Billy Southworth, Jr.

William Brooks Southworth (June 20, 1917 — February 15, 1945), known also as Billy Southworth, Jr., was an American professional baseball player (1936–1940) who became a decorated bomber pilot in the United States Army Air Forces during World War II. Rising to the rank of Major, Southworth was awarded the Distinguished Flying Cross and Air Medal after completing 25 bombing missions in the European Theater of Operations in 1942 and 1943.[1] He lost his life at age 27 while leading flight training for the Boeing B-29 Superfortress, when his aircraft crashed into Flushing Bay, off the Borough of Queens in New York City, in early 1945.

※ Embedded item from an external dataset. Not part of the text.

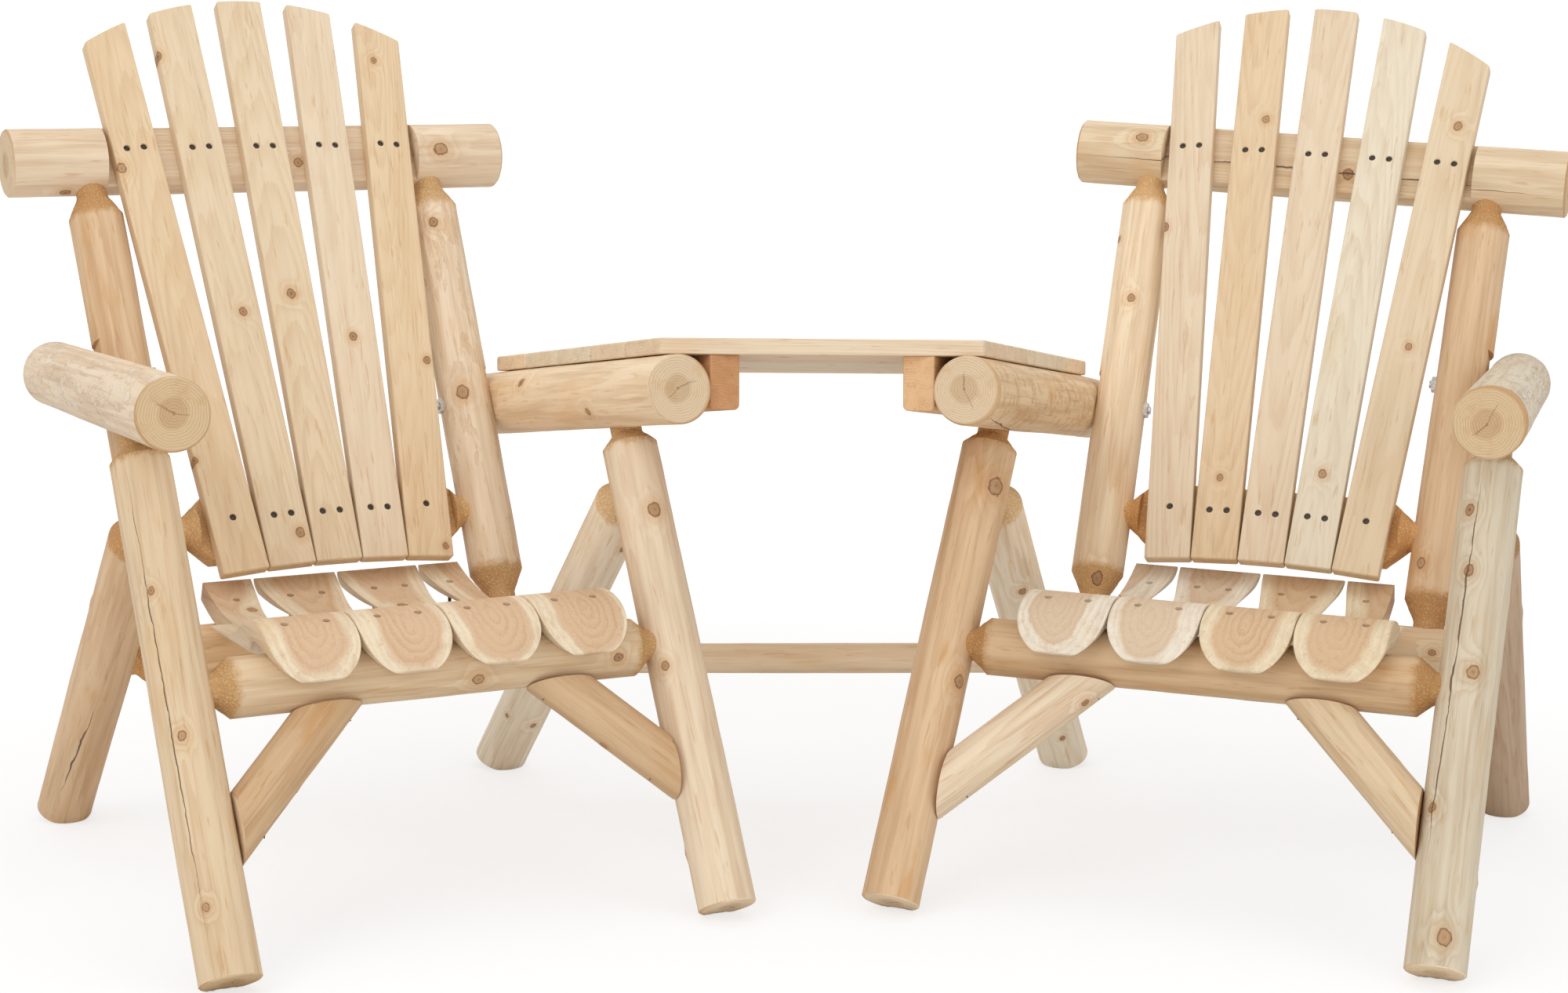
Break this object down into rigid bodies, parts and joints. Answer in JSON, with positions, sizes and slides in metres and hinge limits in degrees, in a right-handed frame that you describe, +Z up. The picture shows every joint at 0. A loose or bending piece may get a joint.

The son of Baseball Hall of Fame manager Billy Southworth, he was born in 1917 in Portland, Oregon, where the elder Southworth was playing as an outfielder for the Portland Beavers of the Pacific Coast League. Southworth Jr. grew up in Columbus, Ohio. He graduated from East High School and attended Ohio State University. An outfielder like his father, Southworth signed with the St. Louis Cardinals, for whom Billy Sr. was then a minor league manager, in 1936. He played five seasons in the Cardinal and Philadelphia Athletics organizations, reaching the top minor league level for 15 games with the 1940 Toronto Maple Leafs of the International League.[2]

After the end of that season, on December 12, Southworth enlisted in the United States Army Air Corps and, according to the website Baseball in Wartime, he was the first U.S. professional baseball player to enlist in the armed forces prior to World War II, almost a year before the Bombing of Pearl Harbor.